• YOUR GOAL
Return all the data, word for word.

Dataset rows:
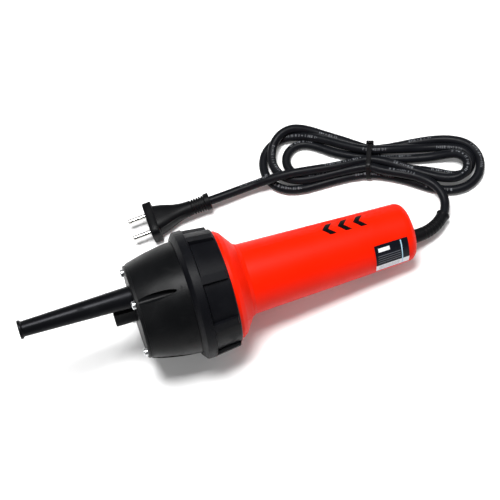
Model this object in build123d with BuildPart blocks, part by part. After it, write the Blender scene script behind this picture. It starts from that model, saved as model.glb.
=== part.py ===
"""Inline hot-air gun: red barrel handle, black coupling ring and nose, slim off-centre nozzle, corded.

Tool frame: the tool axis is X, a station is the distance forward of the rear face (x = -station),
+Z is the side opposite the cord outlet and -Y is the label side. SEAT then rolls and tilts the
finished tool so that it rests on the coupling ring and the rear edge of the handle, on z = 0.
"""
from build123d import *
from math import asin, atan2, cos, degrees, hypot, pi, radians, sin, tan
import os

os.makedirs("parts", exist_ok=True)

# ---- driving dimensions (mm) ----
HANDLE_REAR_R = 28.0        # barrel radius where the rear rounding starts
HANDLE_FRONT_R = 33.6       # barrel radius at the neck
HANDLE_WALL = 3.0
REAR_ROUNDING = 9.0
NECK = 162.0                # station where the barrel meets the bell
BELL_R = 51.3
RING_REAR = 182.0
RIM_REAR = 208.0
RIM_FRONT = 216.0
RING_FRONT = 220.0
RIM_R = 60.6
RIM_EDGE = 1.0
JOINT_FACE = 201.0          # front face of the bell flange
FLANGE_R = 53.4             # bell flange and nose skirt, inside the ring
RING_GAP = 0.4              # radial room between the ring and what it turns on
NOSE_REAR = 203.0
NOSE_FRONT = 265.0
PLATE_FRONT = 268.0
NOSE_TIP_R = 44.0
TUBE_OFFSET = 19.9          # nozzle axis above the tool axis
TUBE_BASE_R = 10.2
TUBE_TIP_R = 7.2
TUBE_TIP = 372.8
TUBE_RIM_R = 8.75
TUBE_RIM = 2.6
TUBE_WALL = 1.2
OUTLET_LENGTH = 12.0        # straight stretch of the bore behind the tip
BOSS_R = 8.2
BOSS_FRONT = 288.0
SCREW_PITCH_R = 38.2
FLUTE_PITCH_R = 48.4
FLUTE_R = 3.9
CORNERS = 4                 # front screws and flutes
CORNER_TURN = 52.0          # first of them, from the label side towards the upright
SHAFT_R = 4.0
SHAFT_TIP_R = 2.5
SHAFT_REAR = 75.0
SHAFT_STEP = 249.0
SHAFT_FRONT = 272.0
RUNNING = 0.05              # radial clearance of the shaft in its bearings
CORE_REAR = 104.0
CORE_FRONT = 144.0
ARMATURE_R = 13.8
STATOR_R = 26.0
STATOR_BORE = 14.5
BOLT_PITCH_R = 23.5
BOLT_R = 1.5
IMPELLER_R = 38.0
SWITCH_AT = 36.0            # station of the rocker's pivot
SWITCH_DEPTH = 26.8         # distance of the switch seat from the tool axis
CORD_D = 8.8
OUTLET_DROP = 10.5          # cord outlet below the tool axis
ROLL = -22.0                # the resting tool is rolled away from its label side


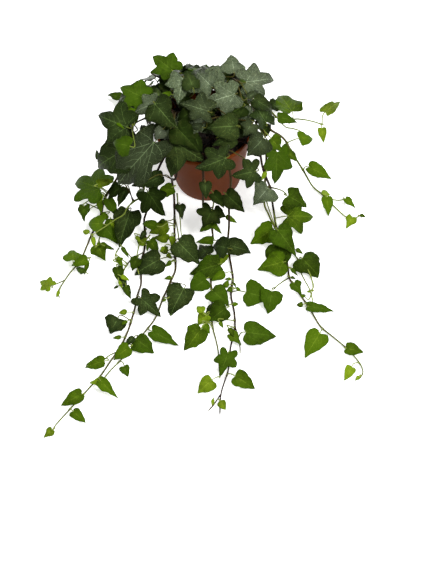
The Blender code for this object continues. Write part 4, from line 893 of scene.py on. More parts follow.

• REPLY TO THE TASK
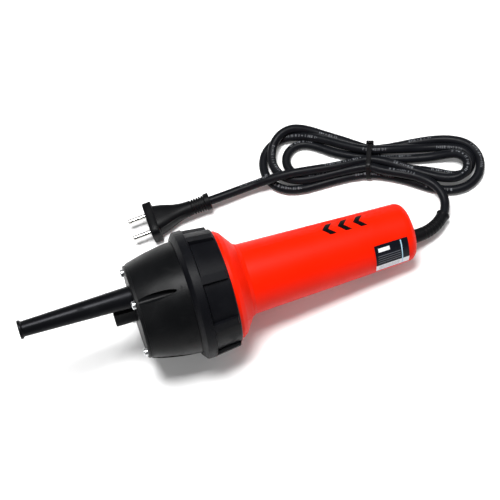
Model this object in build123d with BuildPart blocks, part by part. After it, write the Blender scene script behind this picture. It starts from that model, saved as model.glb.
=== part.py ===
"""Inline hot-air gun: red barrel handle, black coupling ring and nose, slim off-centre nozzle, corded.

Tool frame: the tool axis is X, a station is the distance forward of the rear face (x = -station),
+Z is the side opposite the cord outlet and -Y is the label side. SEAT then rolls and tilts the
finished tool so that it rests on the coupling ring and the rear edge of the handle, on z = 0.
"""
from build123d import *
from math import asin, atan2, cos, degrees, hypot, pi, radians, sin, tan
import os

os.makedirs("parts", exist_ok=True)

# ---- driving dimensions (mm) ----
HANDLE_REAR_R = 28.0        # barrel radius where the rear rounding starts
HANDLE_FRONT_R = 33.6       # barrel radius at the neck
HANDLE_WALL = 3.0
REAR_ROUNDING = 9.0
NECK = 162.0                # station where the barrel meets the bell
BELL_R = 51.3
RING_REAR = 182.0
RIM_REAR = 208.0
RIM_FRONT = 216.0
RING_FRONT = 220.0
RIM_R = 60.6
RIM_EDGE = 1.0
JOINT_FACE = 201.0          # front face of the bell flange
FLANGE_R = 53.4             # bell flange and nose skirt, inside the ring
RING_GAP = 0.4              # radial room between the ring and what it turns on
NOSE_REAR = 203.0
NOSE_FRONT = 265.0
PLATE_FRONT = 268.0
NOSE_TIP_R = 44.0
TUBE_OFFSET = 19.9          # nozzle axis above the tool axis
TUBE_BASE_R = 10.2
TUBE_TIP_R = 7.2
TUBE_TIP = 372.8
TUBE_RIM_R = 8.75
TUBE_RIM = 2.6
TUBE_WALL = 1.2
OUTLET_LENGTH = 12.0        # straight stretch of the bore behind the tip
BOSS_R = 8.2
BOSS_FRONT = 288.0
SCREW_PITCH_R = 38.2
FLUTE_PITCH_R = 48.4
FLUTE_R = 3.9
CORNERS = 4                 # front screws and flutes
CORNER_TURN = 52.0          # first of them, from the label side towards the upright
SHAFT_R = 4.0
SHAFT_TIP_R = 2.5
SHAFT_REAR = 75.0
SHAFT_STEP = 249.0
SHAFT_FRONT = 272.0
RUNNING = 0.05              # radial clearance of the shaft in its bearings
CORE_REAR = 104.0
CORE_FRONT = 144.0
ARMATURE_R = 13.8
STATOR_R = 26.0
STATOR_BORE = 14.5
BOLT_PITCH_R = 23.5
BOLT_R = 1.5
IMPELLER_R = 38.0
SWITCH_AT = 36.0            # station of the rocker's pivot
SWITCH_DEPTH = 26.8         # distance of the switch seat from the tool axis
CORD_D = 8.8
OUTLET_DROP = 10.5          # cord outlet below the tool axis
ROLL = -22.0                # the resting tool is rolled away from its label side


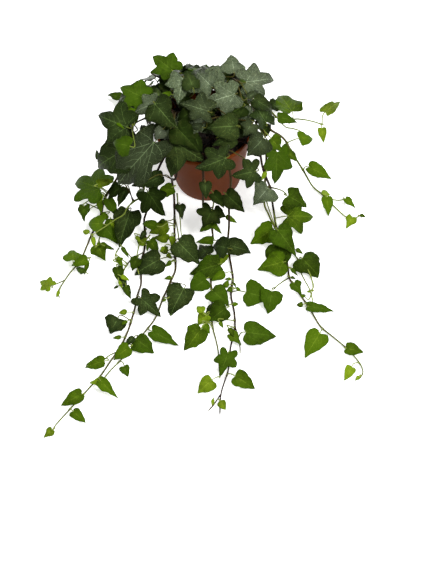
The Blender code for this object continues. Write part 4, from line 893 of scene.py on. More parts follow.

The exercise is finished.